The World Bank had imposed basic conditions such as identifying the number of people to be displaced and completion of resettlement plans, which were supposed to be fulfilled as far back as 1985. On the issue of resettlement, the evaluation reveals that World Bank conditions, which the government of India failed to meet in March 1993, have still not been met. This will cause further delays in dam construction.
In spite of the court ruling allowing construction to proceed on the dam, the struggle continues. Leaders of Narmada Bachao Andolan, most prominently Medha Patkar, insist on their principles of justice, human rights, democracy, and equitable and sustainable development. In 2006 Patkar and others went on a massive hunger strike. The court and government proceeded with the project nevertheless.

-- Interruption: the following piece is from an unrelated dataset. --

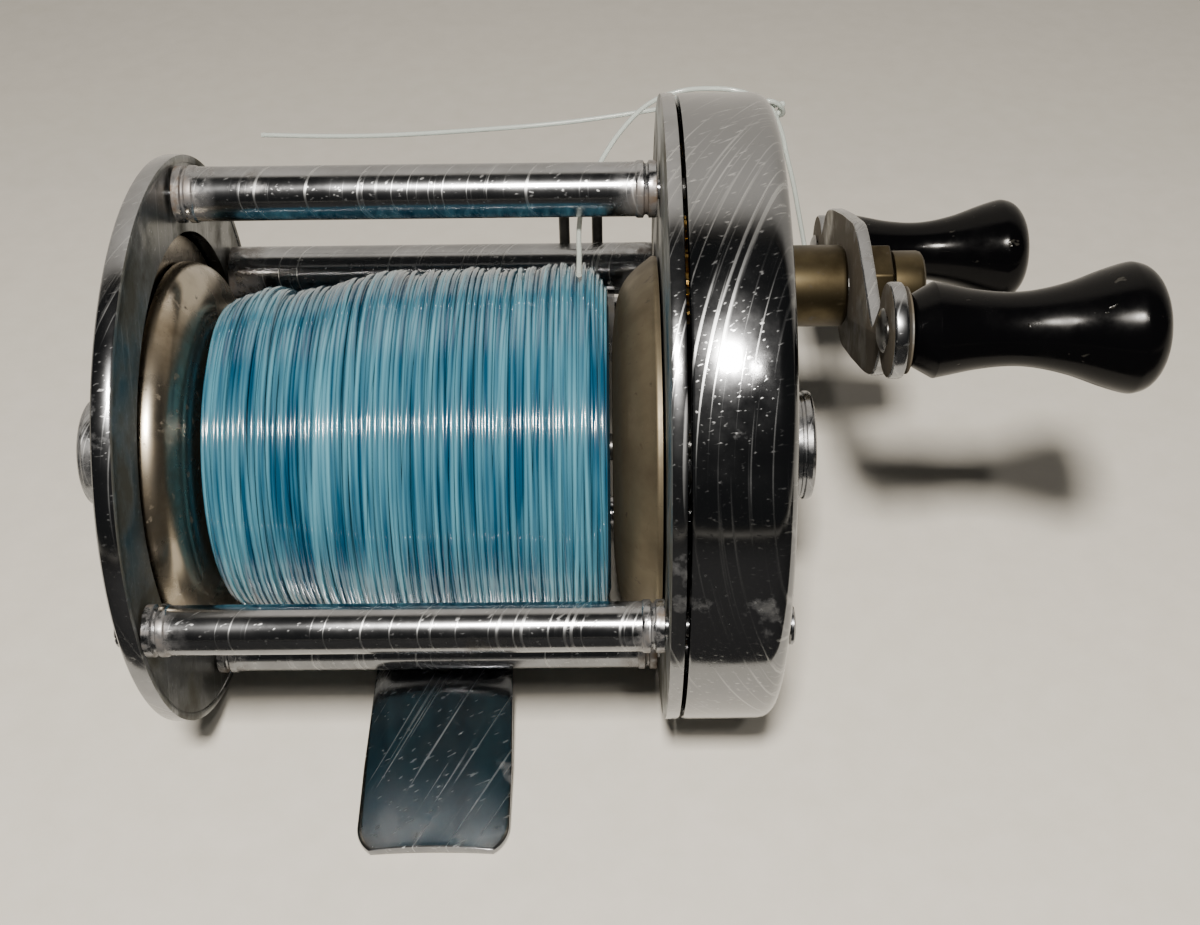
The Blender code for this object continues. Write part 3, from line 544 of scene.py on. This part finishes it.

The survival of a project of this sort, with its lack of international support and great local controversy, demonstrates the political and ideological momentum of dam building itself and the complex relationships between mastery of rivers, nationalist ideology, and resource politics.
Bibliography:
- Patrick McCully, Silenced Rivers: The Ecology and Politics of Large Dams (Zed Books, 1996);
- Sanjay Sangvai, The River and Life: The Story of the Narmada Bachao Andolan (Earthcare Books, 2002);
- D. Souza, The Narmada Dammed: An Inquiry into the Politics of Development (Penguin Books India, 2002).